- Born: Andrew Martin Vesey United States
- Education: Union College, New York University
- Spouse: Miranda Vesey

= Andy Vesey =

American business leader (born 1955)

Andy Vesey (born 1955) is an American energy industry executive. He is the founder and CEO of EdgePrimePower, an energy-as-a-service company.

==Early life==
Vesey was born in 1955 and grew up on Manhattan’s Upper East Side. His parents settled in New York having fled their native Hungary as the Nazis rose to prominence in the 1930s; his father gaining US citizenship by serving as a paratrooper with the 82nd Airborne during World War II. He graduated from Union College in Schenectady, New York, where he received a BA in Economics and a BSc in Mechanical Engineering. He went on to study for a Masters of Science degree at New York University.

==Professional career==
Identifying energy as “the issue of the day”, Vesey started out as an engineer at New York utility Consolidated Edison, before joining Niagara Mohawk Power Corporation.

Vesey subsequently worked in leadership roles at Ernst and Young and FTI Consulting, before joining AES Corporation in 2004. He held a number positions at AES, including running the business in Latin America, before becoming Executive Vice President and Chief Operating Officer in 2012. There he led the company’s Global Operations portfolio across 20 countries.

Having run the Melbourne-based Citipower Pty Ltd in the late 1990s, Vesey returned to Australia as Managing Director and CEO of AGL Energy Limited in February 2015. Citi analyst Dale Koenders described the appointment as “a good time to change the perception of AGL” and Vesey's first action as CEO was to place AGL Energy’s entire upstream gas business under review.

Vesey implemented a new Greenhouse Gas Policy in 2015, including a commitment for AGL to close its existing coal-fired power stations by 2050. In an interview with Guardian Australia, Vesey spoke of his desire to take AGL "out of the CO2 emissions business".

In March 2017, Vesey launched the world’s largest residential virtual power plant in South Australia at the time. The plant involved connecting batteries being installed in homes and businesses in South Australia, initially targeting 5 MW of peak capacity.

The initiative's launch resulted in a public row between Federal Energy Minister Josh Frydenberg and South Australian Premier Jay Weatherill during a media conference, at which Vesey was also answering questions. Vesey commented that Frydenberg and Weatherill needed to "keep talking".

Also in March 2017, Vesey responded to Elon Musk’s claim that Tesla could solve Australia’s energy shortage crisis within 100 days - offering him a site for a grid battery farm in South Australia. In August 2018, Vesey resigned from his position at AGL.

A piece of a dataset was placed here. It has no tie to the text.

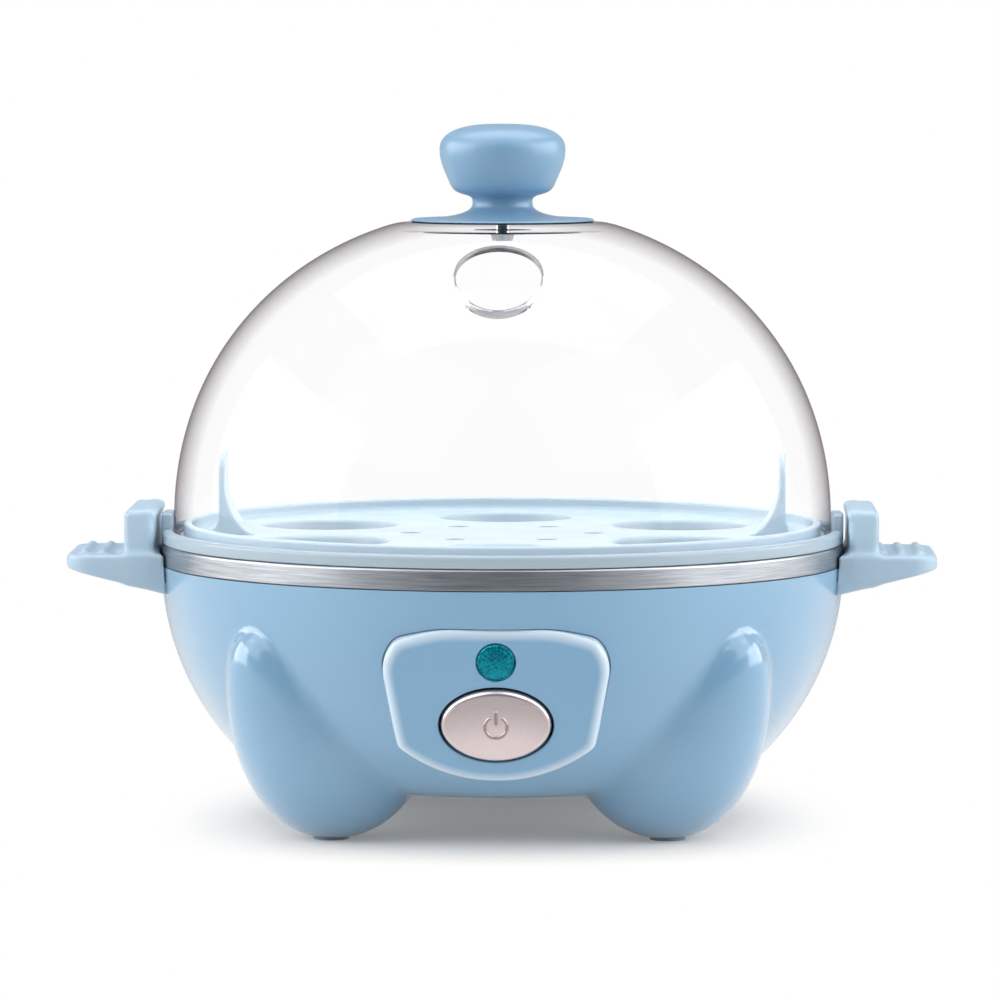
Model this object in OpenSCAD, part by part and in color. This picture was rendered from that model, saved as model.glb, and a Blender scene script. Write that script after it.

In 2019, Vesey co-founded Earthrise Energy, an independent power producer. In August 2019, Pacific Gas & Electric Company appointed Vesey its President and CEO during its Chapter 11 reorganization and wildfire-recovery efforts. Vesey later stepped down in July 2020 as PG&E emerged out of bankruptcy.

==Awards==

In October 2016, the Climate Alliance recognised Vesey as its Business Leader of the Year, citing his role in launching “numerous initiatives to transition towards a carbon constrained future”. In the same year, he was named at number 11 in the Australian Financial Review’s 2016 Corporate Power List.

In December 2017, Vesey was named CEO of the Year at the S&P Global Platts Global Energy Awards. He was recognised by the judges as "progressive, enlightened and hard-charging", and praised for moving AGL away from coal to a diverse portfolio of renewables. In the same month Vesey was named by The Australian Financial Review as one of its Business People of the Year, having “managed to move the country’s biggest greenhouse gas emitter forward along what he sees as an inevitable path of carbon reduction”.